▶ **WHAT THE EXERCISE ASKS**
Transcribe the listing below from its opening line up to and including the line that contains "KNOT_RINGS = 8.5"; reproduce nothing else.

▶ **STORED RECORDS**

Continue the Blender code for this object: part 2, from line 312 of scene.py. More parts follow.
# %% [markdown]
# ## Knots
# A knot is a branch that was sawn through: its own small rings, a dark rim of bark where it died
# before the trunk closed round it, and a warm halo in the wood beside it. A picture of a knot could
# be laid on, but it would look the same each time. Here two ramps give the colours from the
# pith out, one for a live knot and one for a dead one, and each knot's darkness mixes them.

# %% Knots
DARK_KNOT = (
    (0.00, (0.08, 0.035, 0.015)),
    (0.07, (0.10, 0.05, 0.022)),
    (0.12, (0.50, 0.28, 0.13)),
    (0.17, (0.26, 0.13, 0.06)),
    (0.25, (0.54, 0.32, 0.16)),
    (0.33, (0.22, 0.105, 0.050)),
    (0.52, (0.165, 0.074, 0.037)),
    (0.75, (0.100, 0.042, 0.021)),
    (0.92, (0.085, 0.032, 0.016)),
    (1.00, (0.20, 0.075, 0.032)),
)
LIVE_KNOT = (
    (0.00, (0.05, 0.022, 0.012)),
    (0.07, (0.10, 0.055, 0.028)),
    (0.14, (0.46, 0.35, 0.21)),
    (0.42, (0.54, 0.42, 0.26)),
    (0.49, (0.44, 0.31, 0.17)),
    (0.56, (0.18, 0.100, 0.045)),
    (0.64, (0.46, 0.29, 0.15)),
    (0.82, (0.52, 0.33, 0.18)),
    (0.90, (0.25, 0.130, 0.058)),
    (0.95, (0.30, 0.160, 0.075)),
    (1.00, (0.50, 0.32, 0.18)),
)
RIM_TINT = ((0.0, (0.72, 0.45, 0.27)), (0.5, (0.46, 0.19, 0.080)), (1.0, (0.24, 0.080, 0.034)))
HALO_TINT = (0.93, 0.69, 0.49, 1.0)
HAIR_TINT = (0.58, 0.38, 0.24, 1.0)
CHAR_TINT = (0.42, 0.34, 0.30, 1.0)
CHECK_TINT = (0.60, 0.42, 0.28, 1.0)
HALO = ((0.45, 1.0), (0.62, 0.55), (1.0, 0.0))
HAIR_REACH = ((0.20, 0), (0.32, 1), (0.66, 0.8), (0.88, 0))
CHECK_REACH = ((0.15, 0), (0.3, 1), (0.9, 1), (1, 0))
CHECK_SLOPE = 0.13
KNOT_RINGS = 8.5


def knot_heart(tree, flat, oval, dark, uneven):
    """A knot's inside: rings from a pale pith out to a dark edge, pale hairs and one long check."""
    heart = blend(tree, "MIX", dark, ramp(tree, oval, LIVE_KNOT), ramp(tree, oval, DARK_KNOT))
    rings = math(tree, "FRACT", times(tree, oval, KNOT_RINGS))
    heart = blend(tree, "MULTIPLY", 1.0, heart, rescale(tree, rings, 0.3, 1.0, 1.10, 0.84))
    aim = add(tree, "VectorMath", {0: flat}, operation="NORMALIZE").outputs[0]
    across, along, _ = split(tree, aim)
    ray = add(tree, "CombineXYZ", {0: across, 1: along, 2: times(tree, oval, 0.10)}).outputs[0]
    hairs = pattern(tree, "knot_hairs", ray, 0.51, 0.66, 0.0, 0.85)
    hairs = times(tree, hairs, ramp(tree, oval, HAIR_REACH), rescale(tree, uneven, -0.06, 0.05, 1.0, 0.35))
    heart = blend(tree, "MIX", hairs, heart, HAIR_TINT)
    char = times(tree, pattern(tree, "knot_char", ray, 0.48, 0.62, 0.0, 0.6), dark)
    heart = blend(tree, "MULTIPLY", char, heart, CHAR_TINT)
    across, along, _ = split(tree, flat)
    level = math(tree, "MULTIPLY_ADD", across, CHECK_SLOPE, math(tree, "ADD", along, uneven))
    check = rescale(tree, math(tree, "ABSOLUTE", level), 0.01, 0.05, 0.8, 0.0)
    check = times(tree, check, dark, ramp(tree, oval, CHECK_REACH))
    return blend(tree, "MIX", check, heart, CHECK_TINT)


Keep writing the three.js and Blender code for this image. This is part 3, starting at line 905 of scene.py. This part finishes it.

▶ **THE REPLY**
Continue the Blender code for this object: part 2, from line 312 of scene.py. More parts follow.
# %% [markdown]
# ## Knots
# A knot is a branch that was sawn through: its own small rings, a dark rim of bark where it died
# before the trunk closed round it, and a warm halo in the wood beside it. A picture of a knot could
# be laid on, but it would look the same each time. Here two ramps give the colours from the
# pith out, one for a live knot and one for a dead one, and each knot's darkness mixes them.

# %% Knots
DARK_KNOT = (
    (0.00, (0.08, 0.035, 0.015)),
    (0.07, (0.10, 0.05, 0.022)),
    (0.12, (0.50, 0.28, 0.13)),
    (0.17, (0.26, 0.13, 0.06)),
    (0.25, (0.54, 0.32, 0.16)),
    (0.33, (0.22, 0.105, 0.050)),
    (0.52, (0.165, 0.074, 0.037)),
    (0.75, (0.100, 0.042, 0.021)),
    (0.92, (0.085, 0.032, 0.016)),
    (1.00, (0.20, 0.075, 0.032)),
)
LIVE_KNOT = (
    (0.00, (0.05, 0.022, 0.012)),
    (0.07, (0.10, 0.055, 0.028)),
    (0.14, (0.46, 0.35, 0.21)),
    (0.42, (0.54, 0.42, 0.26)),
    (0.49, (0.44, 0.31, 0.17)),
    (0.56, (0.18, 0.100, 0.045)),
    (0.64, (0.46, 0.29, 0.15)),
    (0.82, (0.52, 0.33, 0.18)),
    (0.90, (0.25, 0.130, 0.058)),
    (0.95, (0.30, 0.160, 0.075)),
    (1.00, (0.50, 0.32, 0.18)),
)
RIM_TINT = ((0.0, (0.72, 0.45, 0.27)), (0.5, (0.46, 0.19, 0.080)), (1.0, (0.24, 0.080, 0.034)))
HALO_TINT = (0.93, 0.69, 0.49, 1.0)
HAIR_TINT = (0.58, 0.38, 0.24, 1.0)
CHAR_TINT = (0.42, 0.34, 0.30, 1.0)
CHECK_TINT = (0.60, 0.42, 0.28, 1.0)
HALO = ((0.45, 1.0), (0.62, 0.55), (1.0, 0.0))
HAIR_REACH = ((0.20, 0), (0.32, 1), (0.66, 0.8), (0.88, 0))
CHECK_REACH = ((0.15, 0), (0.3, 1), (0.9, 1), (1, 0))
CHECK_SLOPE = 0.13
KNOT_RINGS = 8.5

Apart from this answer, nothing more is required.